筋肉の活動は脳や脊髄から伝えられた電気信号により制御され、その信号は筋電図と呼ばれます。事故などによる切断患者では、切断された部位の機能を失いますが、切断部には筋肉が残されています。この残された筋肉である残存筋を用いて、その電気的な活動を読み取ることで義手などを動かし、失われた機能を回復する技術の開発が行われています。

本研究チームが2017年に開発した切り紙構造を用いた非常に高い伸縮性を持つ神経電極は、マウスの脳や心臓からの信号計測の可能性を示しました(Morikawa et al., 2017 10.1002/adhm.201701100)。この切り紙構造による高い伸縮性は生体組織の持つ柔らかさに近く、一般的に用いられる柔軟性材料やゴムによる柔軟性や伸縮性を持った電極に対して生体へ与える負担を軽減します。しかし、これまでの切り紙構造を用いた電極では、大きな変形を示す生体組織(例えば心臓や筋肉など)に対して、電極の位置ずれやまた電極自身が組織から剥がれる問題がありました。

これらの問題を解決するため、研究チームは新たに円周状の“ドーナツ型”の切り紙構造を提案し、筋肉からの安定的で正確な筋電位の計測を可能とする伸縮性電極を開発しました。

ドーナツ型の切り紙構造は、先ず平面的なドーナツ型のフィルムとして製作され、立体的な円筒形状へと変形させることができます。この伸縮性を持った円筒形状のフィルム電極は生体の円形状を持った様々な生体組織(腕や脚、指、腹部、心臓などの臓器)へ、電極デバイスの高い密着性を生体の動きを阻害することなく実現する事ができます。

本デバイスを用いた実験ではマウスの後脚の筋肉より、異なる脚の動きに対応する筋電位の識別が可能であることも確認されました。これらの結果は、切断患者の残存筋を用いて義手やロボットアームを制御するヒューマン・マシン・インタフェース技術への応用が期待されます。

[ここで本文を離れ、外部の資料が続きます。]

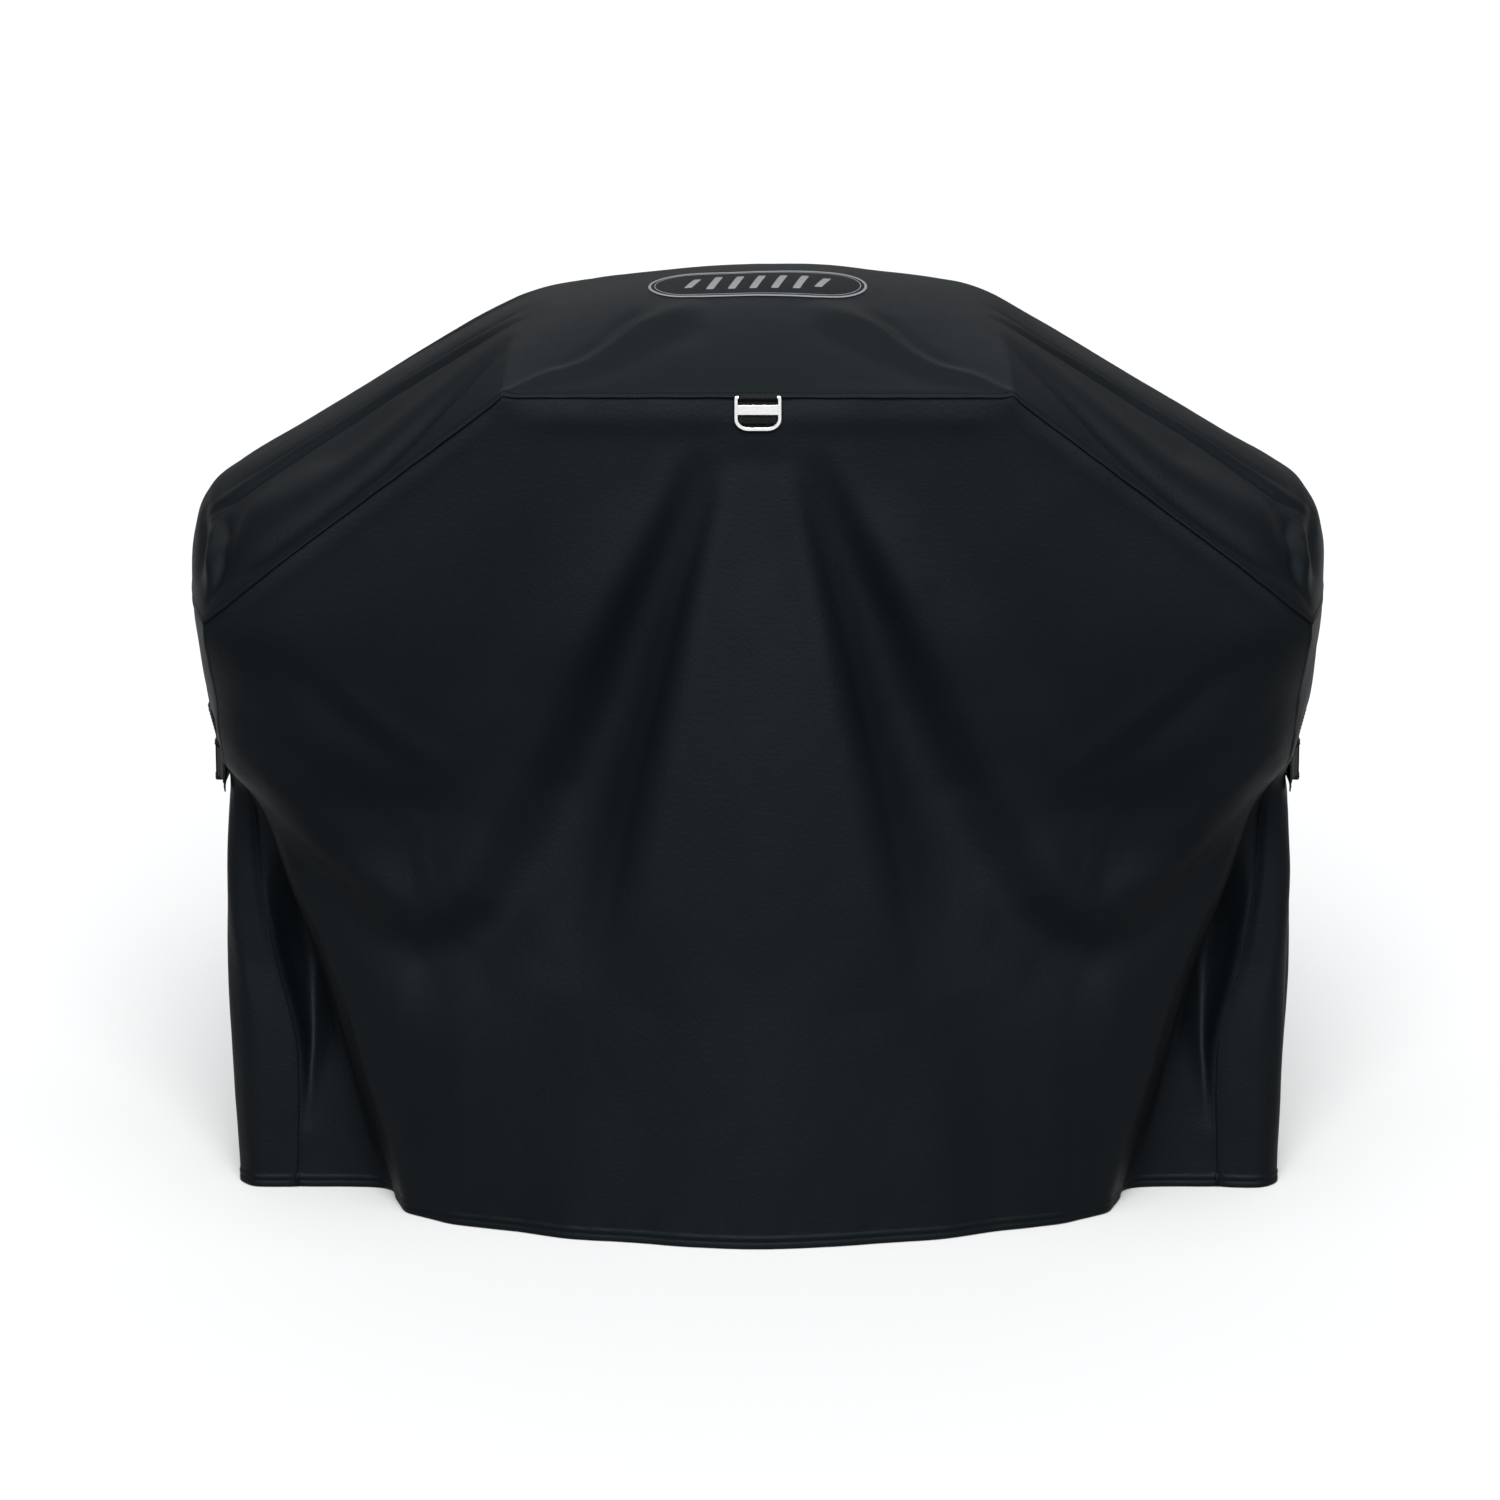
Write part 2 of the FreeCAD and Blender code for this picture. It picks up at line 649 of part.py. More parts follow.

「以前に開発したシート型の切り紙構造を用いた電極では、マウスの心臓を対象にした実験を行ったときに、各々の電極が十分に心臓の動きに追従できませんでした。この様子を見て、心臓のような大きな変形を示す生体組織に適した電極とはどのようなものかと考えたところからドーナツ型の切り紙構造が生まれました。電極の試作では、設計した切り紙構造を紙に印刷してカッターナイフで切って確認しました。実際に半導体微細加工技術を用いて製作するマイクロスケールの小さなドーナツ型デバイスが、紙で確認した変形と同様に変形するのか半信半疑でしたが、結果として製作したデバイスは予想した通りの変形を示しました。」と筆頭著者である博士後期課程の森川雄介は説明します。

今回提案したドーナツ型切り紙構造を利用した伸縮性電極には、機械的な強度や信号の解像度の点でまだ課題があります。また、生体組織への埋め込みにより、生体への長期的な影響を確認すると共に、計測された筋肉の活動から、実際にロボット等の制御を行いたいと考えています。今後は、切断患者の生活の向上に役立つデバイスの実現を目指しています。

<論文情報>

Yusuke Morikawa Shota Yamagiwa Hirohito Sawahata Rika Numano Kowa Koida Takeshi Kawano (2019). Donut‐Shaped Stretchable Kirigami: Enabling Electronics to Integrate with the Deformable Muscle. Advanced Healthcare Materials, 10.1002/adhm.201900939.

本研究は、文部科学省科学研究費(基盤研究(B)、若手研究(A)、新学術領域研究(研究領域提案型))、及び NEDO 次世代人工知能・ロボット中核技術開発、文部科学省プログラム「超大規模脳情報を高度に技術するブレイン情報アーキテクトの育成」、公益財団法人武田科学振興財団、豊田理研スカラーの助成によって実施されました。